— BEGIN INFORMATION GIVEN —
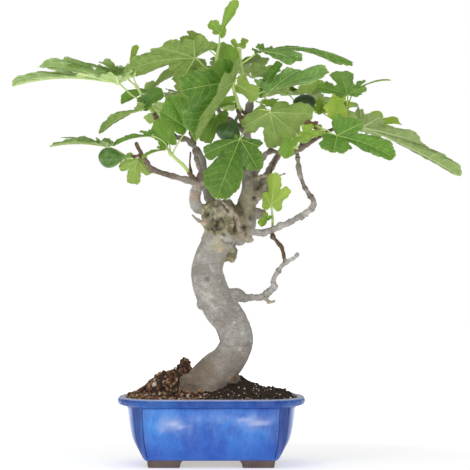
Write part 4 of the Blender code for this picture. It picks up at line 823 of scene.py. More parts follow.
def ball_skin(centre, half):
    """Lump of wood: a ball over turn and rise, stretched to its half sizes, with two crossed waves on it."""
    rise, turn = np.meshgrid(np.linspace(-np.pi / 2, np.pi / 2, 19), even_turns(28), indexing="ij")
    ball = np.stack([np.cos(rise) * np.cos(turn), np.cos(rise) * np.sin(turn), np.sin(rise)], axis=-1)
    x, y, z = ball[..., 0], ball[..., 1], ball[..., 2]
    lump = 1 + 0.07 * np.sin(5 * x + 2) * np.sin(4 * z + 1) + 0.05 * np.sin(7 * y + 3 * z)
    grid = place(*centre) + ball * np.array(half) * MM * lump[..., None]
    return closed_skin(grid[0, 0], grid[1:-1], grid[-1, 0])


def grown_together(name, skins, cube):
    """One closed mesh from several skins that overlap: remeshed in cubes of one size, then evened out."""
    piece = new_object(name, make_mesh(name, join_skins(skins)))
    remesh = piece.modifiers.new("grown", "REMESH")
    remesh.mode = "VOXEL"
    remesh.voxel_size = cube
    evened = piece.modifiers.new("evened", "SMOOTH")
    evened.factor = 0.5
    evened.iterations = 3
    return finished_mesh(piece)


def nearest_limb(points, limbs):
    """For each point: the kind, radius and run along the limb whose skin is nearest."""
    paths = [smooth_path(rows, 3) for _, rows, _ in limbs]
    kinds = np.concatenate([np.full(len(path), kind) for path, (_, _, kind) in zip(paths, limbs)])
    run = np.concatenate([run_along(path[:, :3]) for path in paths])
    centres = np.vstack(paths).astype(np.float32)
    found = []
    for part in np.array_split(points.astype(np.float32), 40):
        gap = np.linalg.norm(part[:, None] - centres[None, :, :3], axis=2) - centres[None, :, 3]
        found.append(np.argmin(gap, axis=1))
    found = np.concatenate(found)
    return kinds[found], centres[found, 3].astype(float), run[found]


def front_cells(points):
    """The cell of the front view, across and down, in which a point is seen."""
    spread = (EYE_DISTANCE + points[:, 1] - POT_Y) / EYE_DISTANCE * CELL
    return np.stack([(points[:, 0] - POT_X - EYE_ACROSS) / spread + VIEW_MIDDLE,
                     VIEW_MIDDLE - (points[:, 2] - EYE_HEIGHT) / spread], axis=1)


def crown_share(points):
    """How far each point lies inside the swollen crown, from zero to one."""
    crown = np.zeros(len(points))
    for name in ("crown_burl", "old_wound", "side_swell"):
        centre, half = table(BURLS[name])
        off = (points - place(*centre)) / (np.array(half) * MM)
        crown = np.maximum(crown, 1 - soft_step(np.linalg.norm(off, axis=1), 1.05, 1.4))
    return crown


def crown_knobs(points, crown):
    """Height in mm of round knobs of three sizes, at seeded points of the crown, and the hollows between."""
    on_crown = np.flatnonzero(crown > 0)
    chance = np.random.default_rng(8)
    gnarl = np.zeros(len(points))
    for count, wide, tall in ((34, 6.5, 2.6), (80, 3.6, 1.9), (220, 1.9, 0.9)):
        knobs = points[chance.choice(on_crown, count, replace=False)]
        reach = np.linalg.norm(points[on_crown, None] - knobs[None], axis=2)
        gnarl[on_crown] += tall * (np.max(bell(reach, wide * MM), axis=1) - 0.45) * crown[on_crown]
    return gnarl


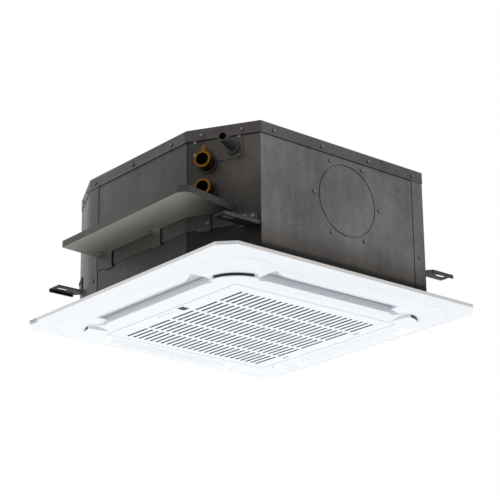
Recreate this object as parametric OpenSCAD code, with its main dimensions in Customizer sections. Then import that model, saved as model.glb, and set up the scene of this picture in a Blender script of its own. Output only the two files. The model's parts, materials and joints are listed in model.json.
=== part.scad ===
// Four-way ceiling cassette fan coil unit as it hangs: a sheet steel casing on four slotted
// brackets, closed from below by a moulded panel with four air flaps and a hinged grille.
// Lengths are in millimetres. The origin is the centre of the four rod slots, halfway
// through the bracket plates. +Z is up. The water pipes leave by the -X -Y corner.

/* [Casing] */
// Width of the square casing over the top cover's flange
casing_w = 575; // [565:1:590]
// Height of the casing
casing_h = 275; // [268:1:295]
// Thickness of the casing sheets
sheet_t = 1; // [0.8:0.1:1.2]
// Depth of the top cover's turned-down flange
cover_flange_h = 24; // [18:1:30]
// Pipe corner cut, measured along X
pipe_cut_x = 79; // [74:1:84]
// Pipe corner cut, measured along Y
pipe_cut_y = 133; // [126:1:140]
// Cut of the other three corners, measured along X
corner_cut_x = 55; // [50:1:60]
// Cut of the other three corners, measured along Y
corner_cut_y = 112; // [106:1:118]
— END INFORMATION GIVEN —
* REQUIREMENT *
Write out the listing's lines exactly, from its first line through the line that contains "return closed_skin(grid[0, 0], grid[1:-1], grid[-1, 0])", and stop there.

* SOLUTION BELOW *
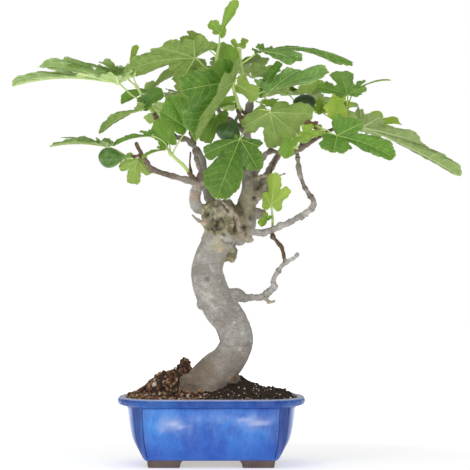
Write part 4 of the Blender code for this picture. It picks up at line 823 of scene.py. More parts follow.
def ball_skin(centre, half):
    """Lump of wood: a ball over turn and rise, stretched to its half sizes, with two crossed waves on it."""
    rise, turn = np.meshgrid(np.linspace(-np.pi / 2, np.pi / 2, 19), even_turns(28), indexing="ij")
    ball = np.stack([np.cos(rise) * np.cos(turn), np.cos(rise) * np.sin(turn), np.sin(rise)], axis=-1)
    x, y, z = ball[..., 0], ball[..., 1], ball[..., 2]
    lump = 1 + 0.07 * np.sin(5 * x + 2) * np.sin(4 * z + 1) + 0.05 * np.sin(7 * y + 3 * z)
    grid = place(*centre) + ball * np.array(half) * MM * lump[..., None]
    return closed_skin(grid[0, 0], grid[1:-1], grid[-1, 0])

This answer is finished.